— Start of Supplied information —

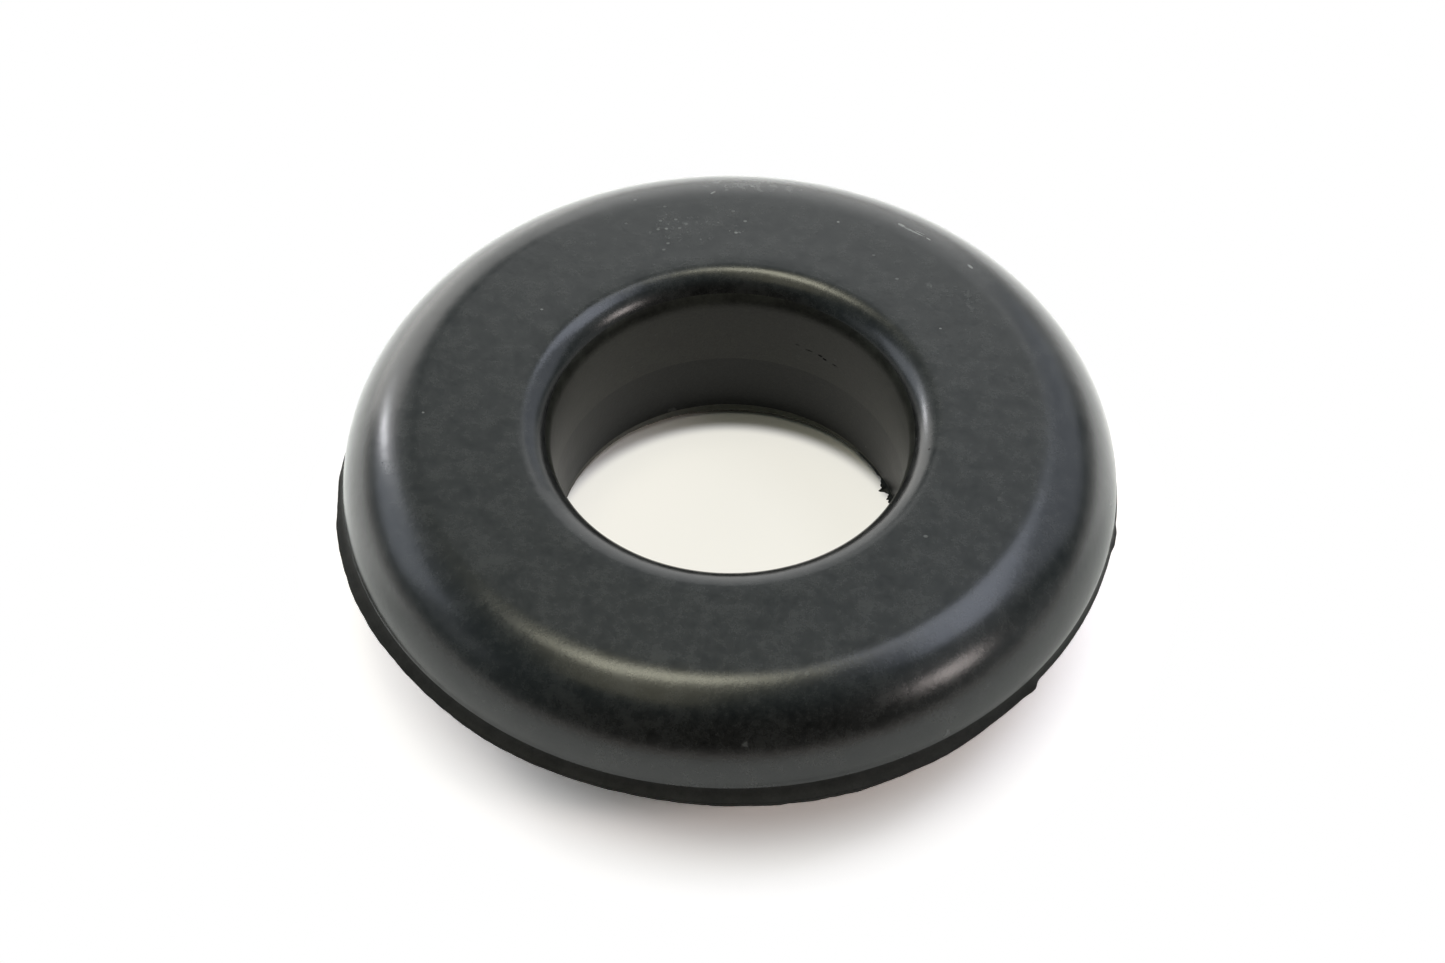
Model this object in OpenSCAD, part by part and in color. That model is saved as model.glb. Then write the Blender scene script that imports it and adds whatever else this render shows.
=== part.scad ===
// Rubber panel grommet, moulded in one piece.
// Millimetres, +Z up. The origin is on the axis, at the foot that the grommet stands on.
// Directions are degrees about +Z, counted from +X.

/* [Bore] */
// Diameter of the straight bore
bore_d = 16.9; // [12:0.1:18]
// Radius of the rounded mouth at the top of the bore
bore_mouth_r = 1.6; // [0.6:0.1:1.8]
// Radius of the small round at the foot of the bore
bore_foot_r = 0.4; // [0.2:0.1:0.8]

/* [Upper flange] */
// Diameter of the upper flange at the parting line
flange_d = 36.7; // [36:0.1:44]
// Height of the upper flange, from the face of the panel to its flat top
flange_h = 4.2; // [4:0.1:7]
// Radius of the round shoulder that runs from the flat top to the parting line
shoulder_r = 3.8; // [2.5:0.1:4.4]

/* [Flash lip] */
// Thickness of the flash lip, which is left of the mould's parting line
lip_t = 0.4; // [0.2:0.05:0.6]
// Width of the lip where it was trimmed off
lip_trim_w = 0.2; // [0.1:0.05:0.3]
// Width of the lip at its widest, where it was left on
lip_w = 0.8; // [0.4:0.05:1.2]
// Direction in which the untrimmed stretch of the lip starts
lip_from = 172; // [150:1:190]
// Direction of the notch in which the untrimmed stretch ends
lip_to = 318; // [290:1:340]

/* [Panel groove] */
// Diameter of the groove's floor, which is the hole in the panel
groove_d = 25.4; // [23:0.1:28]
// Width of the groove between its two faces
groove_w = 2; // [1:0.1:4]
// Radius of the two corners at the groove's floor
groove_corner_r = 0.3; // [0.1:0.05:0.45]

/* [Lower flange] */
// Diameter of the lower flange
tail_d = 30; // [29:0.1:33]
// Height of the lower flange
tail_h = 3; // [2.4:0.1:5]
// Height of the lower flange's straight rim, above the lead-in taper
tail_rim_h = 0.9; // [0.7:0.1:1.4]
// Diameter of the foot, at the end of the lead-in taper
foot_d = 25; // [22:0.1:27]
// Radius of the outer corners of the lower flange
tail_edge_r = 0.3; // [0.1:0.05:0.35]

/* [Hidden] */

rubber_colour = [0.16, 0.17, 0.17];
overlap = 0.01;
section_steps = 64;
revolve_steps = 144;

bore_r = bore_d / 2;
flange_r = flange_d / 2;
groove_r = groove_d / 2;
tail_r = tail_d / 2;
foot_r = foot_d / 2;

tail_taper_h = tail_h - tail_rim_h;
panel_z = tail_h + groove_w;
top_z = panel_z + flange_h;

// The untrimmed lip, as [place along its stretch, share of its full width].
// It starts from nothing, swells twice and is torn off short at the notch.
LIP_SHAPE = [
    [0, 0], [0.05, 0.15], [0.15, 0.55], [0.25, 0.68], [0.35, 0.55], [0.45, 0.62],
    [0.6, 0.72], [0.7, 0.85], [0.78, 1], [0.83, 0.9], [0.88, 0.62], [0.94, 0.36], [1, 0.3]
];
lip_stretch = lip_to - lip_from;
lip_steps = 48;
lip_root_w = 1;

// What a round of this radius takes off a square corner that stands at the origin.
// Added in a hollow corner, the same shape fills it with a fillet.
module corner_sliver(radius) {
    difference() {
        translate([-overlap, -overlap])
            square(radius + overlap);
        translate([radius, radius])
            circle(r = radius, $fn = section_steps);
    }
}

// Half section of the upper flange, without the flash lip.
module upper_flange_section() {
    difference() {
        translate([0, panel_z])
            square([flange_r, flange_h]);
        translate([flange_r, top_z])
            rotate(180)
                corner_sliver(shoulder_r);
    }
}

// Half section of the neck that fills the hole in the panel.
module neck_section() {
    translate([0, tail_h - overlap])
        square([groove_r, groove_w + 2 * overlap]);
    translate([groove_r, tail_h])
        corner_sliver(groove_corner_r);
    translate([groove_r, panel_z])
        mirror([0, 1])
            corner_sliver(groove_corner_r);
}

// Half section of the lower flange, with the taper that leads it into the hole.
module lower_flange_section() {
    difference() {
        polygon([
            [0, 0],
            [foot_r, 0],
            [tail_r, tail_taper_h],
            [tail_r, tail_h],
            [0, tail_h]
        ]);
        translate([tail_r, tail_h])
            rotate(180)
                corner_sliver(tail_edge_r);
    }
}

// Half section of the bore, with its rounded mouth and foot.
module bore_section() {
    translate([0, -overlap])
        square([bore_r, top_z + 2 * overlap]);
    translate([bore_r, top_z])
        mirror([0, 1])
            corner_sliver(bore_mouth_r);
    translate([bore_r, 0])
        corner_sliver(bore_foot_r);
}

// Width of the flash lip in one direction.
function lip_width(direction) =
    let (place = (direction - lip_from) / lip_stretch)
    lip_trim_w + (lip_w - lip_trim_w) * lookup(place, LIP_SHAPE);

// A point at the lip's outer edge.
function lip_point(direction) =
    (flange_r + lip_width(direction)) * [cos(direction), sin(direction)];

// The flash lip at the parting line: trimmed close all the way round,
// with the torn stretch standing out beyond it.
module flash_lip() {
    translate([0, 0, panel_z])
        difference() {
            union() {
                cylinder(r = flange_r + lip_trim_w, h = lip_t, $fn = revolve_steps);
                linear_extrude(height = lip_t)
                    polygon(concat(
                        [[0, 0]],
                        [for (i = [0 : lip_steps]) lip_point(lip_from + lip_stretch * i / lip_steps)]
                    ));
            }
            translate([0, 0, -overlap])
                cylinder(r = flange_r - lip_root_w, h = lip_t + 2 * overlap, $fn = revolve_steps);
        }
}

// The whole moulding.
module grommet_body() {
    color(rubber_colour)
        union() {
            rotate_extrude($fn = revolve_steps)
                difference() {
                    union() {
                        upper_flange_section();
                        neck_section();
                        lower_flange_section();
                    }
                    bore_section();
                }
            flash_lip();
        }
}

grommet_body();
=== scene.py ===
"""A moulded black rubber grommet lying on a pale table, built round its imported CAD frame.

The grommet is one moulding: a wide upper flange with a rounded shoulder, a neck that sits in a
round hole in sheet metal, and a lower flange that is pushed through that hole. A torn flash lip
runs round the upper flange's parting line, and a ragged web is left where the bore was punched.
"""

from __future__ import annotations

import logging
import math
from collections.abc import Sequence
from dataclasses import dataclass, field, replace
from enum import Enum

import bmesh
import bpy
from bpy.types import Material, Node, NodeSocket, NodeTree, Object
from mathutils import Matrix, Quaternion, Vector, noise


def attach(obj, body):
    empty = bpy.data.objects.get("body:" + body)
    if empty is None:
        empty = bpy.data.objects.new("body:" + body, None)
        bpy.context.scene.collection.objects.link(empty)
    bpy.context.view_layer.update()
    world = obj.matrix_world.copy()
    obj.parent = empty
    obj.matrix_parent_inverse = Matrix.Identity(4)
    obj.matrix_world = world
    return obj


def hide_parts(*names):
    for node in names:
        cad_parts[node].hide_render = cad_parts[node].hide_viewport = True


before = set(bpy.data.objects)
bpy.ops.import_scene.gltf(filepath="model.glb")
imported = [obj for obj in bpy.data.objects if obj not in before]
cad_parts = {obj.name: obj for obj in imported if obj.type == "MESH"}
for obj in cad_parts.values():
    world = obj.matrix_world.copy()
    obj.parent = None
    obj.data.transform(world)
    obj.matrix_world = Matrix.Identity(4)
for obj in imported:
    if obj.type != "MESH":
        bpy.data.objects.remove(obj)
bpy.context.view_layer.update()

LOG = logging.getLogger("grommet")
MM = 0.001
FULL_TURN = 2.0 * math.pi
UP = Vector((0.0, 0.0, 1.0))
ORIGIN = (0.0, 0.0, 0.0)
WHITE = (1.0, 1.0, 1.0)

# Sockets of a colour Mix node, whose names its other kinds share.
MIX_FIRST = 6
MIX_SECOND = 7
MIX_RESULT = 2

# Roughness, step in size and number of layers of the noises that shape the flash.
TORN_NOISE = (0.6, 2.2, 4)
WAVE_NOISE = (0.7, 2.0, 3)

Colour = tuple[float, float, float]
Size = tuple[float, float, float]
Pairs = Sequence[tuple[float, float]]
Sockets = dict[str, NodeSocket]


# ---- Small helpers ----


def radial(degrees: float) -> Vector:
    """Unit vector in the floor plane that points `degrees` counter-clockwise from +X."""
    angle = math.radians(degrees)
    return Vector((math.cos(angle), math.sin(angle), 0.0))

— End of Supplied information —

> [What this task involves]: Copy exactly the lines from the line with "The whole moulding." up to and including the line with "if empty is", and no other lines.

> [Written solution]:
// The whole moulding.
module grommet_body() {
    color(rubber_colour)
        union() {
            rotate_extrude($fn = revolve_steps)
                difference() {
                    union() {
                        upper_flange_section();
                        neck_section();
                        lower_flange_section();
                    }
                    bore_section();
                }
            flash_lip();
        }
}

grommet_body();
=== scene.py ===
"""A moulded black rubber grommet lying on a pale table, built round its imported CAD frame.

The grommet is one moulding: a wide upper flange with a rounded shoulder, a neck that sits in a
round hole in sheet metal, and a lower flange that is pushed through that hole. A torn flash lip
runs round the upper flange's parting line, and a ragged web is left where the bore was punched.
"""

from __future__ import annotations

import logging
import math
from collections.abc import Sequence
from dataclasses import dataclass, field, replace
from enum import Enum

import bmesh
import bpy
from bpy.types import Material, Node, NodeSocket, NodeTree, Object
from mathutils import Matrix, Quaternion, Vector, noise


def attach(obj, body):
    empty = bpy.data.objects.get("body:" + body)
    if empty is None:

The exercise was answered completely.